By Sean Higgins | September 1, 2014 | 5:00 am
Conservatives are starting to push the idea that city and county governments can pass union-restricting right-to-work laws, even though it may not be legal and has been tried only a handful of times in the last 70 years.
Right-to-work laws prohibit union contracts that require all employees to join the union, or at least pay union fees. Twenty-four states currently have versions of the law, which generally weaken unions by making it harder to sign up and retain members.
The common understanding is that federal law allows only states to enact the measures. But at a *Heritage Foundation forum Thursday, conservative labor policy experts said nothing explicitly prevents cities and counties from passing right-to-work ordinances too.

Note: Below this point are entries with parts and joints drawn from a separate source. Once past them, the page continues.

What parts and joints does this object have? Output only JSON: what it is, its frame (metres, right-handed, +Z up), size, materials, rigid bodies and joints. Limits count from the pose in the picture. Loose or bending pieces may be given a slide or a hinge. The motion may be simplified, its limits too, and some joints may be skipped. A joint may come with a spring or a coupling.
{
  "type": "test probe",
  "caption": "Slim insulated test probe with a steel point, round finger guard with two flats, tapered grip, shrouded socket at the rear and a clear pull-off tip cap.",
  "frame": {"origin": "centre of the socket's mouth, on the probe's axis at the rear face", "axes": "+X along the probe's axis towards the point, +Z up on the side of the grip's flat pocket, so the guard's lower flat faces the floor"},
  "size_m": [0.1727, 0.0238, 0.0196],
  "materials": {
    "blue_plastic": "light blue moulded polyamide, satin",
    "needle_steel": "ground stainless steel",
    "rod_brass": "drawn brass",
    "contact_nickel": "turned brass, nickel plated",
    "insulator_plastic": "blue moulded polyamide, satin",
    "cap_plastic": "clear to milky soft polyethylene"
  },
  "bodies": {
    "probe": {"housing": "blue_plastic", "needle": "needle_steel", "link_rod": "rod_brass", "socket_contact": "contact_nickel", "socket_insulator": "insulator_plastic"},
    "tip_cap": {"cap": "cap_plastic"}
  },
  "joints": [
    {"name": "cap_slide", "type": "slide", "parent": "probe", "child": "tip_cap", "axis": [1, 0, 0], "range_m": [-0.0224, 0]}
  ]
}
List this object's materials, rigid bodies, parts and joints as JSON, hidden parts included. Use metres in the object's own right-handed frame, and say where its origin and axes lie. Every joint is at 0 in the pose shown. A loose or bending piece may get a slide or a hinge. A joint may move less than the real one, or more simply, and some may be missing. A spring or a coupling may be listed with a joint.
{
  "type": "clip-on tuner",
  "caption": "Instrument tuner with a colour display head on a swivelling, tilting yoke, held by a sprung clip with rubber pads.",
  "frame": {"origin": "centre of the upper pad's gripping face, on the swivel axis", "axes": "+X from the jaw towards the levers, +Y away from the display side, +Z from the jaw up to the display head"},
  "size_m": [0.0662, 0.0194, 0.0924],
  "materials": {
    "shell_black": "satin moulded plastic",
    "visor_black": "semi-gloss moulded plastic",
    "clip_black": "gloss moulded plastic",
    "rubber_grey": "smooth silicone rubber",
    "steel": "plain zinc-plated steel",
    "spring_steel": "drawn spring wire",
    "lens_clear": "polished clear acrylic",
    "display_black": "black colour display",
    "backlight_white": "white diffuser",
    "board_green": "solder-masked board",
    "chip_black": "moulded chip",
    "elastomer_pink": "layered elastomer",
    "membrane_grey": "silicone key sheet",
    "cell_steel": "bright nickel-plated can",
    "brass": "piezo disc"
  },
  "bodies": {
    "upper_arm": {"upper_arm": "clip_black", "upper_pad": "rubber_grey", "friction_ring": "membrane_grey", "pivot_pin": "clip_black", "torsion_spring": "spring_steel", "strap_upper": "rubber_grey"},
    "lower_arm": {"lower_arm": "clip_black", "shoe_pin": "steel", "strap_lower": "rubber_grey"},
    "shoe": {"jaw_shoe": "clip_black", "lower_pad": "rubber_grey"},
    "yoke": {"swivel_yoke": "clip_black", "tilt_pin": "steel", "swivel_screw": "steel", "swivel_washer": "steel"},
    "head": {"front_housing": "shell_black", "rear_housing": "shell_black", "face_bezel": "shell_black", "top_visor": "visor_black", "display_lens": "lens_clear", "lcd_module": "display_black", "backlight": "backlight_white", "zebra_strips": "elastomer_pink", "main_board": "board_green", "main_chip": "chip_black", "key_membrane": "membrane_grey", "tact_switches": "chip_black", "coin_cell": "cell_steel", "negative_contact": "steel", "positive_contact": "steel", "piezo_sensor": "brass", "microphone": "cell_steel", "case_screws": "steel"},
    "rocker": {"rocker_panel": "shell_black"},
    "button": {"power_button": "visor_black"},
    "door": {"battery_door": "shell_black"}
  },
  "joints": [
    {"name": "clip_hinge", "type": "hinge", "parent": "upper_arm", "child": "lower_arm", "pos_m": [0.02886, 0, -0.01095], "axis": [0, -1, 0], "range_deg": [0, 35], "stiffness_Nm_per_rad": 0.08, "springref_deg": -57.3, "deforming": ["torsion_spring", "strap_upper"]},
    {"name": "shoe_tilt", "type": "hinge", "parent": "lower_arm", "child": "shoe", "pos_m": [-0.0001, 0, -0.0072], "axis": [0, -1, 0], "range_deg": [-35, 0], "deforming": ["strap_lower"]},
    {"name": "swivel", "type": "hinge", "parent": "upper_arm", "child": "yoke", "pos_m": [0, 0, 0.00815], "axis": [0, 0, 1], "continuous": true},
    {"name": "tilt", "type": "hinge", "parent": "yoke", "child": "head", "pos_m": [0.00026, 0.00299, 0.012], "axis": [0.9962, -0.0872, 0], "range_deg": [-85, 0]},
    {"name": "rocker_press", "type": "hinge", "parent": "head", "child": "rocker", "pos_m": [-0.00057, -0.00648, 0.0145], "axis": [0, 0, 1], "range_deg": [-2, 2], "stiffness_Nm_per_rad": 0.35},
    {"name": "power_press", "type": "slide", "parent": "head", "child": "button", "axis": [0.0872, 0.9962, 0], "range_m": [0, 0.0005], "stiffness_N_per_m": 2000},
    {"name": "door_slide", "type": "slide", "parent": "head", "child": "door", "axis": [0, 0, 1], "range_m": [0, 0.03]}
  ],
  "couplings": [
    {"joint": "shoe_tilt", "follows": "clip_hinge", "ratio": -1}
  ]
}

Heritage Foundation legal scholar Andrew Kloster said the issue is simply not mentioned in the 1947 Taft-Hartley law that allowed states to pass right-to-work laws. Most have assumed that Congress meant that only states had that right. Kloster argued otherwise.
“I personally don’t think that is the case. It is certainly not clear. And that is the important thing: When it is not clear, the tie goes to the jurisdiction trying to pass their own law,” Kloster said.
The American Legislative Exchange Council, which advocates that state and local governments adopt conservative legislation, already has a model of right-to-work legislation for states. The group is creating a “template” for local governments, too, said Jon Russell, director of the American City Council Exchange, a project of ALEC.
“In working with local officials across the country, I have come to realize that many of them don’t fully understand how much leeway they actually have in decision-making such as [right to work],” Russell said.
However, they conceded that there is little legal evidence supporting their argument. That’s because hardly anyone at the local level has ever thought to do it. There is virtually no case law on the subject.
A study Kloster wrote with fellow Heritage Foundation scholar James Sherk released Thursday could find only two federal cases since Taft-Hartley where the issue even came up.
In one, the court ruled the local ordinance was pre-empted by Taft-Hartley. The other, which involved Indian tribal land, said it wasn’t pre-empted so it could be enacted.
“It is an open question. It has not reached the appellate courts or the Supreme Court,” said National Right to Work Legal Defense Foundation lawyer William Messenger. “The locality would at the very least have a viable argument to fight back against the inevitable lawsuits.”